--- BEGIN SOURCE MATERIAL ---
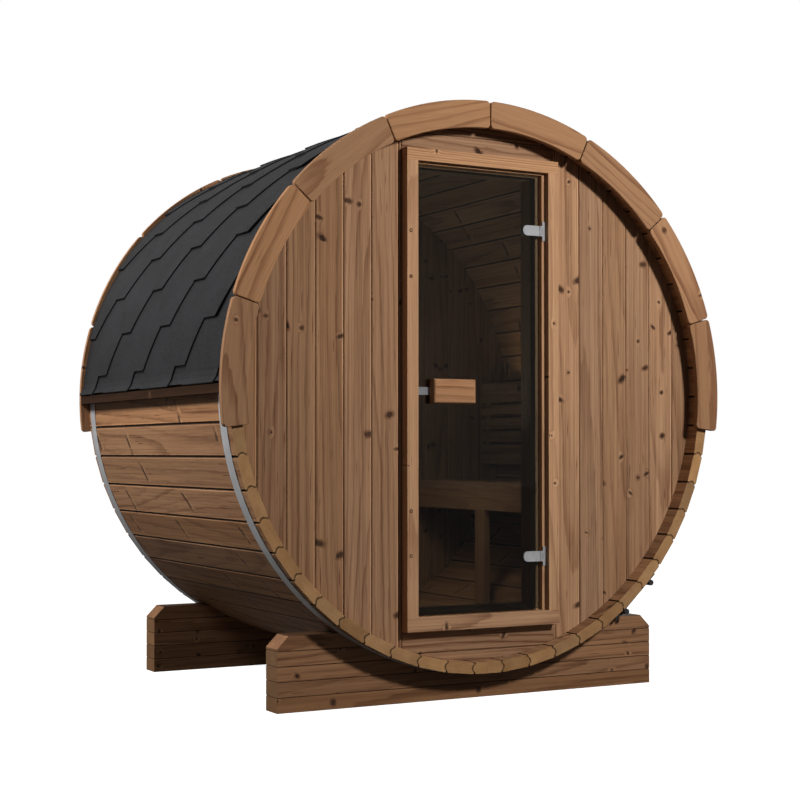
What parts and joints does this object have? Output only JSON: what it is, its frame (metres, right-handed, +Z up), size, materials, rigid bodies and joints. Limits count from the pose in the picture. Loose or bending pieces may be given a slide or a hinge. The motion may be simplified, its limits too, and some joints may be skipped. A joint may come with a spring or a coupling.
{
  "type": "barrel sauna",
  "caption": "Barrel sauna: a lying barrel of pine staves on two timber cradles, shingled on top, with steel hoops, a bench inside and a smoked glass door that swings out.",
  "frame": {"origin": "on the ground, under the middle of the barrel", "axes": "+X to the right seen from the door side, +Y along the barrel away from the door, +Z up"},
  "size_m": [2.142, 1.5, 2.1719],
  "materials": {
    "stave_wood": "planed pine staves",
    "trim_wood": "planed pine ring boards",
    "cradle_wood": "laminated pine",
    "wall_wood": "planed pine boards",
    "frame_wood": "planed pine",
    "door_glass": "bronze tinted, polished",
    "bright_steel": "bright satin",
    "handle_wood": "sanded hardwood",
    "bench_wood": "planed softwood",
    "hoop_steel": "rolled band, dull",
    "black_steel": "black",
    "shingles": "black bitumen felt with mineral grit",
    "eave_wood": "dark brown stained"
  },
  "bodies": {
    "barrel": {"back_cradle": "cradle_wood", "back_hoop": "hoop_steel", "back_hoop_tightener": "black_steel", "back_trim_left": "trim_wood", "back_trim_right": "trim_wood", "back_wall": "wall_wood", "backrest_slats": "bench_wood", "backrest_uprights": "bench_wood", "bench_bearers": "bench_wood", "bench_fascia": "bench_wood", "bench_post": "bench_wood", "bench_seat": "bench_wood", "door_head": "frame_wood", "door_jamb_left": "frame_wood", "door_jamb_right": "frame_wood", "door_sill": "frame_wood", "eave_batten_left": "eave_wood", "eave_batten_right": "eave_wood", "front_cradle": "cradle_wood", "front_hoop": "hoop_steel", "front_hoop_tightener": "black_steel", "front_trim_left": "trim_wood", "front_trim_right": "trim_wood", "front_wall_above_door": "wall_wood", "front_wall_below_door": "wall_wood", "front_wall_left": "wall_wood", "front_wall_right": "wall_wood", "lower_hinge_plate": "bright_steel", "roof_shingles_left": "shingles", "roof_shingles_right": "shingles", "staves_bottom": "stave_wood", "staves_left_high": "stave_wood", "staves_left_low": "stave_wood", "staves_left_middle": "stave_wood", "staves_right_high": "stave_wood", "staves_right_low": "stave_wood", "staves_right_middle": "stave_wood", "staves_top": "stave_wood", "upper_hinge_plate": "bright_steel"},
    "door": {"door_glass": "door_glass", "handle_inside": "handle_wood", "handle_outside": "handle_wood", "latch_plate": "bright_steel", "lower_hinge_clamp": "bright_steel", "upper_hinge_clamp": "bright_steel"}
  },
  "joints": [
    {"name": "door_swing", "type": "hinge", "parent": "barrel", "child": "door", "pos_m": [0.256, -0.691, 1.117], "axis": [0, 0, 1], "range_deg": [0, 100]}
  ]
}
--- END SOURCE MATERIAL ---
**WORK REQUIRED**: Quote each line above in full, word for word.

**EXERCISE SOLUTION**:
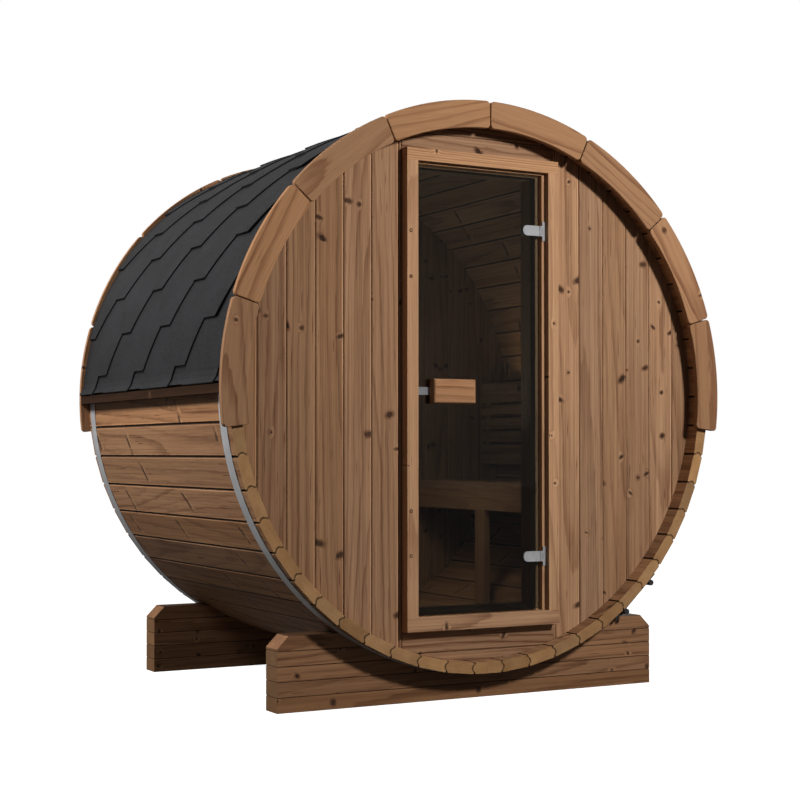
What parts and joints does this object have? Output only JSON: what it is, its frame (metres, right-handed, +Z up), size, materials, rigid bodies and joints. Limits count from the pose in the picture. Loose or bending pieces may be given a slide or a hinge. The motion may be simplified, its limits too, and some joints may be skipped. A joint may come with a spring or a coupling.
{
  "type": "barrel sauna",
  "caption": "Barrel sauna: a lying barrel of pine staves on two timber cradles, shingled on top, with steel hoops, a bench inside and a smoked glass door that swings out.",
  "frame": {"origin": "on the ground, under the middle of the barrel", "axes": "+X to the right seen from the door side, +Y along the barrel away from the door, +Z up"},
  "size_m": [2.142, 1.5, 2.1719],
  "materials": {
    "stave_wood": "planed pine staves",
    "trim_wood": "planed pine ring boards",
    "cradle_wood": "laminated pine",
    "wall_wood": "planed pine boards",
    "frame_wood": "planed pine",
    "door_glass": "bronze tinted, polished",
    "bright_steel": "bright satin",
    "handle_wood": "sanded hardwood",
    "bench_wood": "planed softwood",
    "hoop_steel": "rolled band, dull",
    "black_steel": "black",
    "shingles": "black bitumen felt with mineral grit",
    "eave_wood": "dark brown stained"
  },
  "bodies": {
    "barrel": {"back_cradle": "cradle_wood", "back_hoop": "hoop_steel", "back_hoop_tightener": "black_steel", "back_trim_left": "trim_wood", "back_trim_right": "trim_wood", "back_wall": "wall_wood", "backrest_slats": "bench_wood", "backrest_uprights": "bench_wood", "bench_bearers": "bench_wood", "bench_fascia": "bench_wood", "bench_post": "bench_wood", "bench_seat": "bench_wood", "door_head": "frame_wood", "door_jamb_left": "frame_wood", "door_jamb_right": "frame_wood", "door_sill": "frame_wood", "eave_batten_left": "eave_wood", "eave_batten_right": "eave_wood", "front_cradle": "cradle_wood", "front_hoop": "hoop_steel", "front_hoop_tightener": "black_steel", "front_trim_left": "trim_wood", "front_trim_right": "trim_wood", "front_wall_above_door": "wall_wood", "front_wall_below_door": "wall_wood", "front_wall_left": "wall_wood", "front_wall_right": "wall_wood", "lower_hinge_plate": "bright_steel", "roof_shingles_left": "shingles", "roof_shingles_right": "shingles", "staves_bottom": "stave_wood", "staves_left_high": "stave_wood", "staves_left_low": "stave_wood", "staves_left_middle": "stave_wood", "staves_right_high": "stave_wood", "staves_right_low": "stave_wood", "staves_right_middle": "stave_wood", "staves_top": "stave_wood", "upper_hinge_plate": "bright_steel"},
    "door": {"door_glass": "door_glass", "handle_inside": "handle_wood", "handle_outside": "handle_wood", "latch_plate": "bright_steel", "lower_hinge_clamp": "bright_steel", "upper_hinge_clamp": "bright_steel"}
  },
  "joints": [
    {"name": "door_swing", "type": "hinge", "parent": "barrel", "child": "door", "pos_m": [0.256, -0.691, 1.117], "axis": [0, 0, 1], "range_deg": [0, 100]}
  ]
}